Stored data entries:

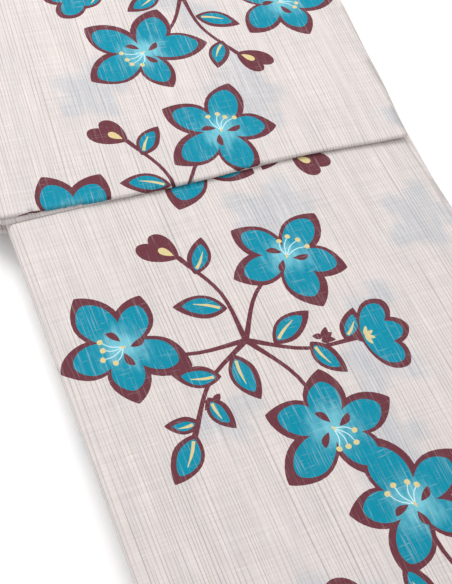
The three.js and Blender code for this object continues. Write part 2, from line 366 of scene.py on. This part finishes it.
def printed_cotton(name, dye, stripes, slubs, wash=None, shows_under=False):
    """Thin plain-woven yukata cotton, printed with one dye over a woven-in stripe.

    The dye sits on uneven yarns, so it is mottled along the warp and the weft. The stripe is a thin grey warp
    end at every STRIPE_STEP, and no two are equally dark. Slubs, the yarn's thick places, take less dye and
    show as pale streaks. A wash is the paler dye brushed round a flower's centre. The ground is thin enough
    for the print of the layer beneath to show through it as blurred grey-blue patches.
    """
    material = bpy.data.materials.new("yukata_cotton_" + name)
    material.use_nodes = True
    tree = material.node_tree
    shader = tree.nodes["Principled BSDF"]
    cloth = node(tree, "ShaderNodeAttribute", out="Vector", attribute_name="cloth")
    across = node(tree, "ShaderNodeSeparateXYZ", {0: cloth})
    warp = yarns(tree, cloth, 1.1, 60, 3.1)
    weft = yarns(tree, cloth, 50, 1.2, 8.4)

    colour = hex_linear(dye)
    if wash:
        pale = node(tree, "ShaderNodeAttribute", out="Fac", attribute_name="pale")
        bristles = yarns(tree, cloth, 6, 18, 5.5)
        brushed = node(tree, "ShaderNodeMath", {0: bristles, 1: 0.9, 2: -0.45}, operation="MULTIPLY_ADD")
        brushed = node(tree, "ShaderNodeMath", {0: pale, 1: brushed}, operation="ADD")
        brushed = node(tree, "ShaderNodeMapRange", {0: brushed, 1: 0.05, 2: 1.0},
                       interpolation_type="SMOOTHSTEP")
        colour = node(tree, "ShaderNodeMix", {0: brushed, 6: colour, 7: hex_linear(wash)}, out=2,
                      data_type="RGBA")
    if shows_under:
        tone = node(tree, "ShaderNodeMapRange", {0: yarns(tree, cloth, 9, 60, 30.3), 1: 0.35, 2: 0.7})
        colour = node(tree, "ShaderNodeMix", {0: tone, 6: colour, 7: hex_linear(GROUND_DARKER)}, out=2,
                      data_type="RGBA")
        under = node(tree, "ShaderNodeAttribute", out="Fac", attribute_name="under")
        streaks = yarns(tree, cloth, 2.2, 45, 17.2)
        streaked = node(tree, "ShaderNodeMath", {0: streaks, 1: 1.5, 2: -0.15}, operation="MULTIPLY_ADD")
        under = node(tree, "ShaderNodeMath", {0: under, 1: streaked}, operation="MULTIPLY", use_clamp=True)
        under = node(tree, "ShaderNodeMath", {0: under, 1: 0.9}, operation="MULTIPLY")
        colour = node(tree, "ShaderNodeMix", {0: under, 6: colour, 7: hex_linear(SHOWN_THROUGH)}, out=2,
                      data_type="RGBA")

    drift = yarns(tree, cloth, 24, 700, 1.3)
    beat = node(tree, "ShaderNodeMath", {0: across, 1: 1 / (STRIPE_STEP * MM), 2: 0.0},
                operation="MULTIPLY_ADD")
    beat = node(tree, "ShaderNodeMath", {0: drift, 1: 4.0, 2: beat}, operation="MULTIPLY_ADD")
    beat = node(tree, "ShaderNodeMath", {0: beat, 1: 0.5}, operation="PINGPONG")
    end = node(tree, "ShaderNodeMapRange", {0: beat, 1: 0.19, 2: 0.02}, interpolation_type="SMOOTHSTEP")
    ends_apart = yarns(tree, cloth, 4.2, 210, 6.6)
    weight = node(tree, "ShaderNodeMapRange", {0: ends_apart, 1: 0.34, 2: 0.64, 3: 0.3, 4: 0.95})
    stripe = node(tree, "ShaderNodeMath", {0: end, 1: weight}, operation="MULTIPLY")
    stripe = node(tree, "ShaderNodeMath", {0: stripe, 1: stripes}, operation="MULTIPLY")
    colour = node(tree, "ShaderNodeMix", {0: stripe, 6: colour, 7: hex_linear(STRIPE_GREY)}, out=2,
                  data_type="RGBA")

    long_slub = node(tree, "ShaderNodeMapRange", {0: yarns(tree, cloth, 1.2, 36, 14.2), 1: 0.58, 2: 0.74})
    cross_slub = node(tree, "ShaderNodeMapRange", {0: yarns(tree, cloth, 17, 1.2, 21.7), 1: 0.64, 2: 0.8})
    slub = node(tree, "ShaderNodeMath", {0: long_slub, 1: cross_slub}, operation="MAXIMUM")
    streak = node(tree, "ShaderNodeMath", {0: slub, 1: slubs}, operation="MULTIPLY")
    colour = node(tree, "ShaderNodeMix", {0: streak, 6: colour, 7: hex_linear(SLUB_PALE)}, out=2,
                  data_type="RGBA")

    mottle = node(tree, "ShaderNodeMath", {0: warp, 1: weft}, operation="ADD")
    mottle = node(tree, "ShaderNodeMapRange", {0: mottle, 1: 0.6, 2: 1.4, 3: 0.9, 4: 1.06})
    grey = node(tree, "ShaderNodeCombineColor", {0: mottle, 1: mottle, 2: mottle})
    colour = node(tree, "ShaderNodeMix", {0: 1.0, 6: colour, 7: grey}, out=2, data_type="RGBA",
                  blend_type="MULTIPLY")
    tree.links.new(colour, shader.inputs["Base Color"])

    relief = node(tree, "ShaderNodeMath", {0: slub, 1: 0.5, 2: mottle}, operation="MULTIPLY_ADD")
    bump = node(tree, "ShaderNodeBump", {"Strength": 0.3, "Distance": 0.3 * MM, "Height": relief})
    tree.links.new(bump, shader.inputs["Normal"])
    shader.inputs["Roughness"].default_value = 0.9
    shader.inputs["Specular IOR Level"].default_value = 0.15
    return material


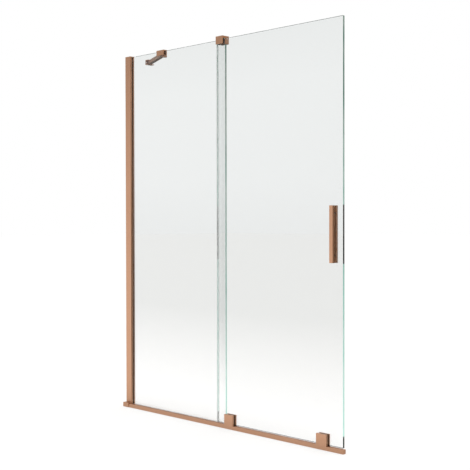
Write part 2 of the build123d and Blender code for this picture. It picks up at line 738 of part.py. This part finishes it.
# Wall foot: a bracket with two cheeks, screwed to the wall behind the arm's eye
foot_bottom = arm_middle - foot_height / 2
foot_top = arm_middle + foot_height / 2
with BuildPart() as arm_wall_foot:
    with BuildSketch(Plane.XY.offset(foot_bottom)):
        rect((0, foot_depth), (foot_y - foot_width / 2, foot_y + foot_width / 2))
    extrude(amount=foot_top - foot_bottom)
    fillet(arm_wall_foot.edges().filter_by(Axis.Z).group_by(Axis.X)[-1], foot_corner)
    slab((foot_back, foot_depth), (foot_y - foot_width, foot_y + foot_width),
         (arm_bottom - arm_gap, arm_top + arm_gap), Mode.SUBTRACT)
    rod_z(*foot_pivot, (foot_bottom, foot_top), pivot_radius, Mode.SUBTRACT)
    for hand in (-1, 1):
        with BuildSketch(Plane.YZ):
            with Locations((foot_y + hand * foot_hole_spacing / 2, arm_middle)):
                Circle(foot_hole_radius)
        extrude(amount=foot_back, mode=Mode.SUBTRACT)
write(arm_wall_foot, "arm_wall_foot")

# Pivot pins at the arm's two ends
with BuildPart() as arm_pins:
    rod_z(*clamp_pivot, (clamp_boss_foot + pin_inset, clamp_top - pin_inset), pivot_radius)
    rod_z(*foot_pivot, (foot_bottom + pin_inset, foot_top - pin_inset), pivot_radius)
write(arm_pins, "arm_pins")
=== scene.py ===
import math
import bmesh
import bpy
from mathutils import Matrix, Vector


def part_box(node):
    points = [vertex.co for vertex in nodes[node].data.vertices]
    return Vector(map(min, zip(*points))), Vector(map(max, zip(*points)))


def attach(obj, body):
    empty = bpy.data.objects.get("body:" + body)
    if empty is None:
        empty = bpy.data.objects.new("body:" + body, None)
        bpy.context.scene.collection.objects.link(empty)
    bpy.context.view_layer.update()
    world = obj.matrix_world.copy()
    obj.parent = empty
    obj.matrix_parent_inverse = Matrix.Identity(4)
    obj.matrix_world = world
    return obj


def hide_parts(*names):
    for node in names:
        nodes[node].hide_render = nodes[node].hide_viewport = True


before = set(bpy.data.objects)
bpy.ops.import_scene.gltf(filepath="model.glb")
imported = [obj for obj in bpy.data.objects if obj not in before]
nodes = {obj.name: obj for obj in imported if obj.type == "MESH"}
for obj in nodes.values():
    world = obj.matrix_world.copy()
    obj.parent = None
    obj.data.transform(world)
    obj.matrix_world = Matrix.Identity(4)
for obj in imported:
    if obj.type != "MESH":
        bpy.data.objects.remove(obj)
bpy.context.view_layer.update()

# The camera stands in the room, off the screen's free end, and looks along the screen's diagonal.
# Its place and turns were worked out from the straight edges in the photograph, in metres and radians.
CAMERA_PLACE = (3.20138, -2.52862, 0.79856)
CAMERA_HEADING = math.radians(45.0)
CAMERA_DOWN = 0.01539
CAMERA_ROLL = -0.00166
CAMERA_LENS_MM = 72.166
SENSOR_MM = 36.0
CAMERA_REACH = 200.0

# Linear colours
COPPER = (0.500, 0.286, 0.182, 1)
COPPER_DEEP = (0.425, 0.228, 0.138, 1)
ALUMINIUM = (0.62, 0.62, 0.64, 1)
STEEL = (0.56, 0.56, 0.58, 1)
NYLON = (0.72, 0.71, 0.68, 1)
RUBBER = (0.035, 0.034, 0.036, 1)
BRONZE_RUBBER = (0.330, 0.185, 0.115, 1)
GLASS_TINT = (0.862, 0.880, 0.874, 1)
# Painted shade greys the panes in the middle, and a painted glow of the floor clears them low down
GLASS_TINT_PAINTED_SHADE = (0.775, 0.791, 0.786, 1)
GLASS_TINT_PAINTED_GLOW = (0.985, 0.990, 0.988, 1)
GLASS_EDGE_HIGH = (0.040, 0.140, 0.105, 1)
# The edge faces are painted pale low down, as a painted glow of the floor
GLASS_EDGE_PAINTED_GLOW = (0.430, 0.840, 0.750, 1)
# Painted reflections of the handle and the right roller block in the sliding pane's edge
GLASS_EDGE_PAINTED_REFLECTION = (0.003, 0.005, 0.005, 1)
SEAL = (0.580, 0.600, 0.600, 1)
WHITE = (1, 1, 1, 1)
WARM_WALL = (1.00, 0.86, 0.72, 1)

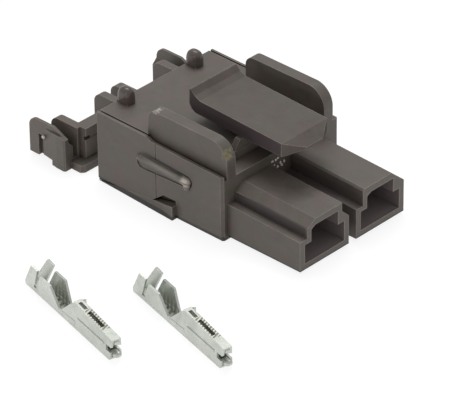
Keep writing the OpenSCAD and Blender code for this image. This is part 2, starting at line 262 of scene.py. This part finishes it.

#### [To be done]
Transcribe nothing but the lines from the line with "# Pivot pins at the arm's two ends" through the line with "obj.matrix_world = world", reproducing each exactly.

#### [Answer to this problem]
# Pivot pins at the arm's two ends
with BuildPart() as arm_pins:
    rod_z(*clamp_pivot, (clamp_boss_foot + pin_inset, clamp_top - pin_inset), pivot_radius)
    rod_z(*foot_pivot, (foot_bottom + pin_inset, foot_top - pin_inset), pivot_radius)
write(arm_pins, "arm_pins")
=== scene.py ===
import math
import bmesh
import bpy
from mathutils import Matrix, Vector


def part_box(node):
    points = [vertex.co for vertex in nodes[node].data.vertices]
    return Vector(map(min, zip(*points))), Vector(map(max, zip(*points)))


def attach(obj, body):
    empty = bpy.data.objects.get("body:" + body)
    if empty is None:
        empty = bpy.data.objects.new("body:" + body, None)
        bpy.context.scene.collection.objects.link(empty)
    bpy.context.view_layer.update()
    world = obj.matrix_world.copy()
    obj.parent = empty
    obj.matrix_parent_inverse = Matrix.Identity(4)
    obj.matrix_world = world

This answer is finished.